Les nouveaux compagnons ont involontairement désorganisé certaines des habitudes de la communauté. Auparavant, le travail de remise en état des objets collectés était facilité par la pratique professionnelle des hommes d'Emmaüs. "Il y avait toujours un bon menuisier, on pouvait compter sur d'excellents cuistots, se souvient Françoise Canto. Les compagnons pouvaient faire preuve d'une grande technique professionnelle : ils n'avaient généralement quitté leur travail que pour cause d'instabilité ou d'alcoolisme. Depuis quelques années, le niveau de formation professionnelle a nettement décliné. Beaucoup de gens nous arrivent sans qualification, après avoir cumulé les petits boulots dans la manutention ou la restauration."(...)
(...) A Neuilly-Plaisance, comme ailleurs, la communauté est devenue un cocon pour célibataires jetés à la rue par le chômage. Les durées de séjour ont tendance à s'allonger.
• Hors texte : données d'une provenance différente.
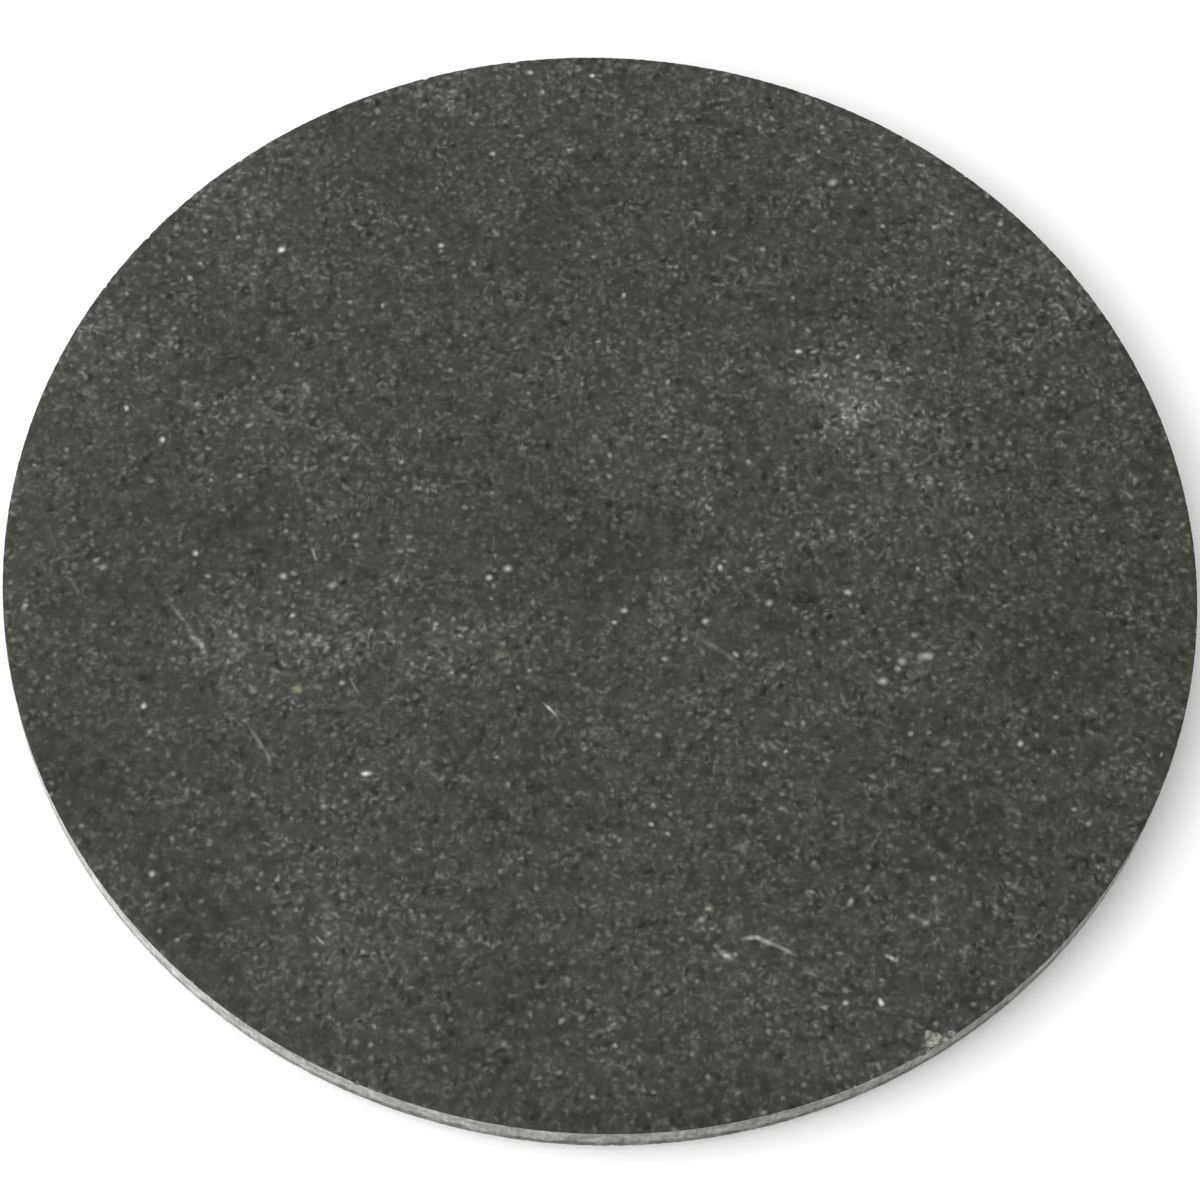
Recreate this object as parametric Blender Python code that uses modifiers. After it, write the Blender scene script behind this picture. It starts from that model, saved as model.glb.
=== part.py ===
"""A round honed-granite work slab for leatherworking, standing on four self-adhesive rubber feet.

The origin is on the surface that the slab stands on, under the middle of the stone, with +Z up.
The stone is one sawn disc. Each foot is a rubber bumper on its own disc of foam tape under the stone.
"""

import math

import bmesh
import bpy

MM = 0.001

# Stone: a thin disc with a honed top, a sawn rim and an eased arris on both faces
SLAB_DIAMETER = 305 * MM
SLAB_THICKNESS = 9.5 * MM
TOP_ARRIS = 0.4 * MM
BOTTOM_ARRIS = 0.6 * MM
SLAB_SEGMENTS = 180

# Feet: turned rubber bumpers, narrower at the floor than at the tape
FOOT_DIAMETER = 20 * MM
FOOT_HEIGHT = 2.2 * MM
FOOT_DRAFT = 0.5 * MM
FOOT_EDGE_RADIUS = 0.6 * MM
FOOT_RIM_INSET = 45 * MM  # from the stone's rim to the middle of a foot
FOOT_SEGMENTS = 48
EDGE_STEPS = 4

# Foam tape between each foot and the stone
TAPE_THICKNESS = 0.8 * MM
TAPE_MARGIN = 0.8 * MM  # how far the tape stays inside the foot's edge

# Faces that rest on each other keep this gap
SEAT_GAP = 0.3 * MM

# Edges that turn more sharply than this keep a crisp line when shaded
SHARP_ANGLE = math.radians(30)

FOOT_ANGLES = {
    "front_right": -45,
    "back_right": 45,
    "back_left": 135,
    "front_left": 225,
}

TAPE_BASE = FOOT_HEIGHT + SEAT_GAP
SLAB_BASE = TAPE_BASE + TAPE_THICKNESS + SEAT_GAP
FOOT_CIRCLE_RADIUS = SLAB_DIAMETER / 2 - FOOT_RIM_INSET


def clear_scene():
    """Removes whatever objects the scene starts with."""
    for obj in list(bpy.data.objects):
        bpy.data.objects.remove(obj)


def make_collection(name):
    """A new collection, linked to the scene."""
    collection = bpy.data.collections.new(name)
    bpy.context.scene.collection.children.link(collection)
    return collection


def make_material(name, colour, roughness):
    """A plain Principled material; colour is linear red, green and blue."""
    material = bpy.data.materials.new(name)
    material.use_nodes = True
    shader = material.node_tree.nodes["Principled BSDF"]
    shader.inputs["Base Color"].default_value = (*colour, 1)
    shader.inputs["Roughness"].default_value = roughness
    shader.inputs["Metallic"].default_value = 0
    return material


def turned_mesh(name, profile, segments):
    """A mesh made by turning an outline of (radius, height) points a full circle about the vertical axis."""
    outline = bpy.data.meshes.new(name + "_outline")
    shape = bmesh.new()
    points = [shape.verts.new((radius, 0, height)) for radius, height in profile]
    for start, end in zip(points, points[1:]):
        shape.edges.new((start, end))
    shape.to_mesh(outline)
    shape.free()

    lathe = bpy.data.objects.new(name + "_lathe", outline)
    bpy.context.scene.collection.objects.link(lathe)
    screw = lathe.modifiers.new("Turn", "SCREW")
    screw.axis = "Z"
    screw.angle = math.tau
    screw.steps = segments
    screw.render_steps = segments
    screw.use_merge_vertices = True
    screw.merge_threshold = 0.00001
    view = bpy.context.evaluated_depsgraph_get()
    mesh = bpy.data.meshes.new_from_object(lathe.evaluated_get(view))
    mesh.name = name
    bpy.data.objects.remove(lathe)
    bpy.data.meshes.remove(outline)

    mesh.shade_smooth()
    mesh.set_sharp_from_angle(angle=SHARP_ANGLE)
    return mesh


def place(name, mesh, collection, location):
    """An object that shows a mesh at a place."""
    part = bpy.data.objects.new(name, mesh)
    part.location = location
    collection.objects.link(part)


def slab_profile():
    """The stone's outline, from the middle of its top face round to the middle of its underside."""
    radius = SLAB_DIAMETER / 2
    return [
        (0, SLAB_THICKNESS),
        (radius - TOP_ARRIS, SLAB_THICKNESS),
        (radius, SLAB_THICKNESS - TOP_ARRIS),
        (radius, BOTTOM_ARRIS),
        (radius - BOTTOM_ARRIS, 0),
        (0, 0),
    ]


def foot_profile():
    """A bumper's outline: a flat top, a drafted side, a rounded lower edge and a flat base."""
    top_radius = FOOT_DIAMETER / 2
    side_radius = top_radius - FOOT_DRAFT
    centre = side_radius - FOOT_EDGE_RADIUS
    edge = []
    for step in range(EDGE_STEPS + 1):
        turn = math.pi / 2 * step / EDGE_STEPS
        edge.append((
            centre + FOOT_EDGE_RADIUS * math.cos(turn),
            FOOT_EDGE_RADIUS * (1 - math.sin(turn)),
        ))
    return [(0, FOOT_HEIGHT), (top_radius, FOOT_HEIGHT), *edge, (0, 0)]


def tape_profile():
    """A plain disc of foam tape."""
    radius = FOOT_DIAMETER / 2 - TAPE_MARGIN
    return [(0, TAPE_THICKNESS), (radius, TAPE_THICKNESS), (radius, 0), (0, 0)]


def make_slab(collection):
    """The stone disc."""
    mesh = turned_mesh("granite_disc", slab_profile(), SLAB_SEGMENTS)
    mesh.materials.append(make_material("honed_black_granite", (0.075, 0.073, 0.066), 0.5))
    place("granite_disc", mesh, collection, (0, 0, SLAB_BASE))


def make_feet(collection):
    """Four rubber bumpers, each with its disc of tape, evenly spaced under the stone."""
    foot_mesh = turned_mesh("rubber_foot", foot_profile(), FOOT_SEGMENTS)
    foot_mesh.materials.append(make_material("moulded_black_rubber", (0.02, 0.02, 0.02), 0.85))
    tape_mesh = turned_mesh("foot_tape", tape_profile(), FOOT_SEGMENTS)
    tape_mesh.materials.append(make_material("white_foam_tape", (0.62, 0.61, 0.57), 0.8))
    for corner, degrees in FOOT_ANGLES.items():
        angle = math.radians(degrees)
        x = FOOT_CIRCLE_RADIUS * math.cos(angle)
        y = FOOT_CIRCLE_RADIUS * math.sin(angle)
        place(f"rubber_foot_{corner}", foot_mesh, collection, (x, y, 0))
        place(f"foot_tape_{corner}", tape_mesh, collection, (x, y, TAPE_BASE))


clear_scene()
parts = make_collection("granite_work_slab")
make_slab(parts)
make_feet(parts)
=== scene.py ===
"""A round honed-granite work slab on four rubber bumpers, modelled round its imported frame.

Run as a script, it builds the stone, the bumpers, their foam tapes and a plain studio.
"""

import math
import random

import bmesh
import bpy
from bpy.props import FloatProperty, FloatVectorProperty, IntProperty, PointerProperty
from mathutils import Matrix, Vector


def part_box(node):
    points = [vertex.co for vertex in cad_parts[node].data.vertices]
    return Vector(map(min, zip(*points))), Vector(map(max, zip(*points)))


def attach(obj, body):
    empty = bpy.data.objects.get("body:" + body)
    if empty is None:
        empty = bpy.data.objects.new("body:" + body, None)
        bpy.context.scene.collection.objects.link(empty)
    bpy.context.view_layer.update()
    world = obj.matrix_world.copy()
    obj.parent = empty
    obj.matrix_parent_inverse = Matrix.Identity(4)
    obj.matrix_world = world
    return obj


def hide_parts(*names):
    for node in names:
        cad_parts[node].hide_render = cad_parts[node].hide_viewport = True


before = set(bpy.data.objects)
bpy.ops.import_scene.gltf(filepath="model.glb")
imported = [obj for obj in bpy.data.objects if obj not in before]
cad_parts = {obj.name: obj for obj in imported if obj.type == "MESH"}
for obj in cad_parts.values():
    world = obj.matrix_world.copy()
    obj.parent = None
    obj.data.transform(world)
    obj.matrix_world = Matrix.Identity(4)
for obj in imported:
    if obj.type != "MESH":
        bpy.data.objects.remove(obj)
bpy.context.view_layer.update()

bl_info = {
    "name": "Granite work slab",
    "version": (1, 0, 0),
    "blender": (4, 5, 0),
    "location": "3D View > Sidebar > Granite slab",
    "description": "Builds a round honed-granite slab for leatherwork, with its feet and a plain studio",
    "category": "Add Mesh",
}

MM = 0.001
SLAB_NODE = "granite_disc"
CORNERS = ("front_left", "front_right", "back_left", "back_right")

SLAB_LOW, SLAB_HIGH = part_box(SLAB_NODE)
SLAB_RADIUS = (SLAB_HIGH.x - SLAB_LOW.x) / 2
SLAB_DEPTH = SLAB_HIGH.z - SLAB_LOW.z
FOOT_LOW, FOOT_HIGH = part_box("rubber_foot_" + CORNERS[0])
TAPE_LOW, TAPE_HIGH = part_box("foot_tape_" + CORNERS[0])

# In metres: heights closer than this are the same height, and a point this near the outline lies on the rim
SAME_HEIGHT = 1e-6
ON_RIM = 1e-5

# Tones are mixed in steps that are even to the eye, and a Gamma node of this value turns them to linear
EYE_GAMMA = 2.2

# The honed skin mirrors part of the light, and the albedo under it is scaled, lowered and kept above a floor
HONED_SHEEN = 0.3
STONE_GAIN = 0.58
STONE_OFFSET = -0.0115
STONE_DARKEST = 0.004

# What a warm patch adds to red, green and blue, and the colour that rust stains a grain with, in even steps
WARM_SHIFT = (0.0048, -0.0020, -0.0005)
OCHRE = (0.66, 0.65, 0.47)

# Patterns of the stone, in mm unless said otherwise
CRYSTAL_SPACING = 4.5
LATH_LENGTH = 1.9  # times a lath's width
GLINT_REACH = 0.6  # of a grain's length and width, where its glow fades out
GRAIN_QUIVER = 1.2  # how far a grain's outline wavers
PATCH_DRIFT = 18.0  # how far a patch's outline wanders
BLADE_MARK_SPACING = 3.0  # of the saw's marks on the underside
THROUGH = 1000.0  # half height of a spot that looks the same at every height of the stone

# Lath layers: which way they lie in degrees, the width in mm of the cell that each lath fills about half of,
# and how much paler or darker than the matrix they are
LATH_LAYERS = (
    (12, 1.45, 0.175),
    (49, 1.90, 0.155),
    (84, 1.35, 0.175),
    (119, 1.75, 0.155),
    (158, 1.60, 0.165),
    (30, 2.10, -0.105),
    (101, 2.40, -0.105),
)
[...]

Paradoxalement, les compagnons entretiennent beaucoup plus de liens avec la société, mais envisagent moins de quitter leur refuge. "Se dire membre d'Emmaüs n'est plus honteux, note Jean-Pierre. Avant, cela représentait la dernière possibilité avant la clochardisation. Maintenant, nous ne sommes presque plus en marge, note Jean-Pierre, les difficultés de la société ont fini par nous rejoindre, voire nous dépasser. Désormais les vrais marginaux restent dans la rue." L'exclusion a progressé si vite que personne n'est plus en mesure de leur proposer de nouvelles formes de socialisation.